[COLLECTED MATERIAL]

--

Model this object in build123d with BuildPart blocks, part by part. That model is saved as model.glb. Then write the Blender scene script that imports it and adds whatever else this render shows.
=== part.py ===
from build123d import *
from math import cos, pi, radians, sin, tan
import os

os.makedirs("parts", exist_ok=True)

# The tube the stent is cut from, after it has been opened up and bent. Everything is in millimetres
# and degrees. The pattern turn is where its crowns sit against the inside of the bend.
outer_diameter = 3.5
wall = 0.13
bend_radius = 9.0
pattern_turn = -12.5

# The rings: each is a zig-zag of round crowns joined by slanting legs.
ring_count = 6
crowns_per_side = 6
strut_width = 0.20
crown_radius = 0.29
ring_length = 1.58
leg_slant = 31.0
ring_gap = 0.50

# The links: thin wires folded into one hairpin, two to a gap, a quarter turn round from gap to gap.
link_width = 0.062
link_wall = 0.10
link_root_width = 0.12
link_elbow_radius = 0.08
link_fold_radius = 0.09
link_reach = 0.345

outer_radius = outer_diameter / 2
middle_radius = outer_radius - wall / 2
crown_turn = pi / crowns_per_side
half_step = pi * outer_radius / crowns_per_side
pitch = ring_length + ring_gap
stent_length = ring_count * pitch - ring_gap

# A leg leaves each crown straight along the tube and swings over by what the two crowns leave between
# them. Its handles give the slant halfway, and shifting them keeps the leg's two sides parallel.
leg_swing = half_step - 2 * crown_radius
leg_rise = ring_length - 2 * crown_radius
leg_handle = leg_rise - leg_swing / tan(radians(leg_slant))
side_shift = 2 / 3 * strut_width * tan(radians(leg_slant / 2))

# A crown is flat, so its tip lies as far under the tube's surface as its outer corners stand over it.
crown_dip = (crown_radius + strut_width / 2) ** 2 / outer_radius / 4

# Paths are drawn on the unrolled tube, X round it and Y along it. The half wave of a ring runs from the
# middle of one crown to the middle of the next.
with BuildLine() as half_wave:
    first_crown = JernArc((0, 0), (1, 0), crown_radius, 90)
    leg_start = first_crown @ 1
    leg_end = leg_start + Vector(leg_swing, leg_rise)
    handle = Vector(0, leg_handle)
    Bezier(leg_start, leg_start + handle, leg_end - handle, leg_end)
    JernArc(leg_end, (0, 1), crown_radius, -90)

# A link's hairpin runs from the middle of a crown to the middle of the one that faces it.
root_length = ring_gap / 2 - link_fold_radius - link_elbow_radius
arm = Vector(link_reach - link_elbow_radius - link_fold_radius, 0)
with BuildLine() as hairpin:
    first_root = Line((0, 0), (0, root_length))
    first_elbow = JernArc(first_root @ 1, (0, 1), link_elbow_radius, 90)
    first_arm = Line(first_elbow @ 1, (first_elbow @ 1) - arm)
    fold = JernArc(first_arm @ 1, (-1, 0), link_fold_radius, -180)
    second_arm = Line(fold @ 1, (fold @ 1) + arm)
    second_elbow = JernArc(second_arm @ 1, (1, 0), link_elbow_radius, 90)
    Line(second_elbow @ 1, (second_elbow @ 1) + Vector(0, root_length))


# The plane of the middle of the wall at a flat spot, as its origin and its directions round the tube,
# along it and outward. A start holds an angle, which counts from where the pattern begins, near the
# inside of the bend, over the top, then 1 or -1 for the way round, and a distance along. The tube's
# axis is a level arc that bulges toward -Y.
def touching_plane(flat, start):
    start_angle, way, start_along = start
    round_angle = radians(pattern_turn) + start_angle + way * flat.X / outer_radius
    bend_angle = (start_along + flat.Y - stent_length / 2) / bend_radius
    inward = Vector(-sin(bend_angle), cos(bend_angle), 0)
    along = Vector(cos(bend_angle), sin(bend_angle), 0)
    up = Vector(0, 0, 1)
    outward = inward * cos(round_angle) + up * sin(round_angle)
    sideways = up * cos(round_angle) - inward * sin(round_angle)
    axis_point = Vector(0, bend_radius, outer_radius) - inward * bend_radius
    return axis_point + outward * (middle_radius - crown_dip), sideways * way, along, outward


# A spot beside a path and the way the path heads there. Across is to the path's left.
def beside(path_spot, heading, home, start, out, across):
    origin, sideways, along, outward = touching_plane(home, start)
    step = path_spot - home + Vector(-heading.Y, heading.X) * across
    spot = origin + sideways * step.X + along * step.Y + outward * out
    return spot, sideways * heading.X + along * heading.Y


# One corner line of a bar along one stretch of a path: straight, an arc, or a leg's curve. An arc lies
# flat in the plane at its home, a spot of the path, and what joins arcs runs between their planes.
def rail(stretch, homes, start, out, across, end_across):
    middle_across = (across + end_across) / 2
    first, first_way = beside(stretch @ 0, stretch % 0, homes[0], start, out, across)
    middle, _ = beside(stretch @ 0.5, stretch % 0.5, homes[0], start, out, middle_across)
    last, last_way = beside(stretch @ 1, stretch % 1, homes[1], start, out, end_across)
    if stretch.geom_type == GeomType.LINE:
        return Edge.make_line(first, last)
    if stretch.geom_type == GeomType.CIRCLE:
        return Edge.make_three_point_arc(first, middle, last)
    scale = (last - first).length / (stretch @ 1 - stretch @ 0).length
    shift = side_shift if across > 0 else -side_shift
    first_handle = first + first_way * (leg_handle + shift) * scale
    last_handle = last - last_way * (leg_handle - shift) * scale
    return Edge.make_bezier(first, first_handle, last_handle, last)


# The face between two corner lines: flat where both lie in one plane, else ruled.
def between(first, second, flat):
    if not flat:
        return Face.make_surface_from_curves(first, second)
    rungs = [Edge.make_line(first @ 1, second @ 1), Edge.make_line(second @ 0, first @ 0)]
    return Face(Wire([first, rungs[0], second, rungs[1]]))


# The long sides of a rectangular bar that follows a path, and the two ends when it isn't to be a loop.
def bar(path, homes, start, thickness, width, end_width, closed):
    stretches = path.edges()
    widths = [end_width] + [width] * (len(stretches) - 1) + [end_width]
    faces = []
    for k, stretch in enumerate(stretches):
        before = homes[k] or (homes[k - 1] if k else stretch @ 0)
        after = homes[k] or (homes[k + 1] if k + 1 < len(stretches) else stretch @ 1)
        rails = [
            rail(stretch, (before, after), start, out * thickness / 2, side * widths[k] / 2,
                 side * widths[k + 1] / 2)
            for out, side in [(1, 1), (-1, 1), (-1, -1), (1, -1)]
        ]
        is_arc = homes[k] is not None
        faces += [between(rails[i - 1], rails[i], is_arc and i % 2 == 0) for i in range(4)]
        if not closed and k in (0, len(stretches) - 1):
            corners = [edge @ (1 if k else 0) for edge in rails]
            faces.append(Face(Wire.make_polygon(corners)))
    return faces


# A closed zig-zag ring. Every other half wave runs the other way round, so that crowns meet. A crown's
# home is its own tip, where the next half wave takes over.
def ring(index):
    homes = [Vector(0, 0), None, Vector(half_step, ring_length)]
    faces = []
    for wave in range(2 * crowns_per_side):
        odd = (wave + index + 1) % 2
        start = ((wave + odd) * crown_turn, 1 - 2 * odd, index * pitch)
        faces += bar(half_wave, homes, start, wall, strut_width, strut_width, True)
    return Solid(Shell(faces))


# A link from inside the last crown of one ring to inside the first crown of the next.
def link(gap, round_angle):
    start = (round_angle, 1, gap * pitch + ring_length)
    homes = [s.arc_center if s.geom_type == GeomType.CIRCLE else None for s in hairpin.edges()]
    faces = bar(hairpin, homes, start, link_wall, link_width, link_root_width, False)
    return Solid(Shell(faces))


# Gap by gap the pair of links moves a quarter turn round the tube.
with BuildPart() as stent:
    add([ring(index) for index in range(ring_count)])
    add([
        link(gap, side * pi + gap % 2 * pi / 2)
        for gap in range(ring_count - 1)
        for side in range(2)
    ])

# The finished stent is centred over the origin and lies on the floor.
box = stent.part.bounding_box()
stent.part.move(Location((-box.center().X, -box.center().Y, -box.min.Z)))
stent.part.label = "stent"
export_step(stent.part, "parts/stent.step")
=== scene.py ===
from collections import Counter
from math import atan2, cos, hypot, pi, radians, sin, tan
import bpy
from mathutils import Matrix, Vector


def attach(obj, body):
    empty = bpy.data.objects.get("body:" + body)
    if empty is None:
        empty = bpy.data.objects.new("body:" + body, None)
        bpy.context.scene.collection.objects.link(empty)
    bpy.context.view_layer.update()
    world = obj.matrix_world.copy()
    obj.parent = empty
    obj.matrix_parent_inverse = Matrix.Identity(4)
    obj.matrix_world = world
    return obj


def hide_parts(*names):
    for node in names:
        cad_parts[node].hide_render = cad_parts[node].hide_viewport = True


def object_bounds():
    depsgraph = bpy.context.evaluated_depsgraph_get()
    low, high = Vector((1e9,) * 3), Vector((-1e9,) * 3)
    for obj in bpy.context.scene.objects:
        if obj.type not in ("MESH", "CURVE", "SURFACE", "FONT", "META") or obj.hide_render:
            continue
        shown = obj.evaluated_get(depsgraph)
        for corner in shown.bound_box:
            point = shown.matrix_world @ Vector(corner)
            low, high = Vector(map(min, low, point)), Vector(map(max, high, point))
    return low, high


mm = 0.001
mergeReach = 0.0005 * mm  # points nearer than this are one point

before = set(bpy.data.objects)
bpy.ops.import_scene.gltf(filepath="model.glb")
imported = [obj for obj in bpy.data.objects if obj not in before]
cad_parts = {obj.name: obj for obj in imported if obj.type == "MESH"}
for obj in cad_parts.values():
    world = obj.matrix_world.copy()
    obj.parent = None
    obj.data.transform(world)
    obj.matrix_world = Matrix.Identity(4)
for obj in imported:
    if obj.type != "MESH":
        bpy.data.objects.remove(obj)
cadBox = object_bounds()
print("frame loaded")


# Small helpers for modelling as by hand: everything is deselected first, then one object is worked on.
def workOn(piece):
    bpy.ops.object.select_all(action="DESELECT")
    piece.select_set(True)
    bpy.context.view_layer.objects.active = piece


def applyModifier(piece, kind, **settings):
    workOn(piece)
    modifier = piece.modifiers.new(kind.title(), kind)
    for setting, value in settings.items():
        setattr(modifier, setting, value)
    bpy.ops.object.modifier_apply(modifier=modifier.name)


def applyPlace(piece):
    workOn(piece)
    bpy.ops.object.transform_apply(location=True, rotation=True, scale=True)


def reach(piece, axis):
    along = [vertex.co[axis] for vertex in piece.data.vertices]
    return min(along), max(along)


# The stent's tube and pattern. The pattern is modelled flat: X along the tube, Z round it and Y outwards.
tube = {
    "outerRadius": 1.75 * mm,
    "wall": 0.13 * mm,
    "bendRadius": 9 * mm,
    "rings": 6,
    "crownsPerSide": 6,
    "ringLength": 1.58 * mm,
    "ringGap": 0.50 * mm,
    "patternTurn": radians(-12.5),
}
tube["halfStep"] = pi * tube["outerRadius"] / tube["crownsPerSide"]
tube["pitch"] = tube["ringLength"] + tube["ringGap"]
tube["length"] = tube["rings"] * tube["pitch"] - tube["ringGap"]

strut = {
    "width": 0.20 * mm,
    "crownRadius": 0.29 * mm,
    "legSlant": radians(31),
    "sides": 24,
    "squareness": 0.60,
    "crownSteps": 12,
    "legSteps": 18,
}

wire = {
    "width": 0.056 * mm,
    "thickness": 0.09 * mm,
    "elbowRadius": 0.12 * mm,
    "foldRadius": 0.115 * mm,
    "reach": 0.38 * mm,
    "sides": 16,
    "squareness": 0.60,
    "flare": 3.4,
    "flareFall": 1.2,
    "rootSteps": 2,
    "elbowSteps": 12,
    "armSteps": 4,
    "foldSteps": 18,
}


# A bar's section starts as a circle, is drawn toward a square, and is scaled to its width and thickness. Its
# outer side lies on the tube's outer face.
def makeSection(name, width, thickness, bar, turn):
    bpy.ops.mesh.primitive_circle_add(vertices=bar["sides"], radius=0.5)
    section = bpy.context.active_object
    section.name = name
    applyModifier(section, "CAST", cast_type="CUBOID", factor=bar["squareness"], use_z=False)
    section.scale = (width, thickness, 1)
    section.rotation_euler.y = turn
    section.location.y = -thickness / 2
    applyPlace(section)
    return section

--

[SET PROBLEM]
From the listing above, return each line with the word "Identity".

[EXPECTED ANSWER]
    obj.matrix_parent_inverse = Matrix.Identity(4)
    obj.matrix_world = Matrix.Identity(4)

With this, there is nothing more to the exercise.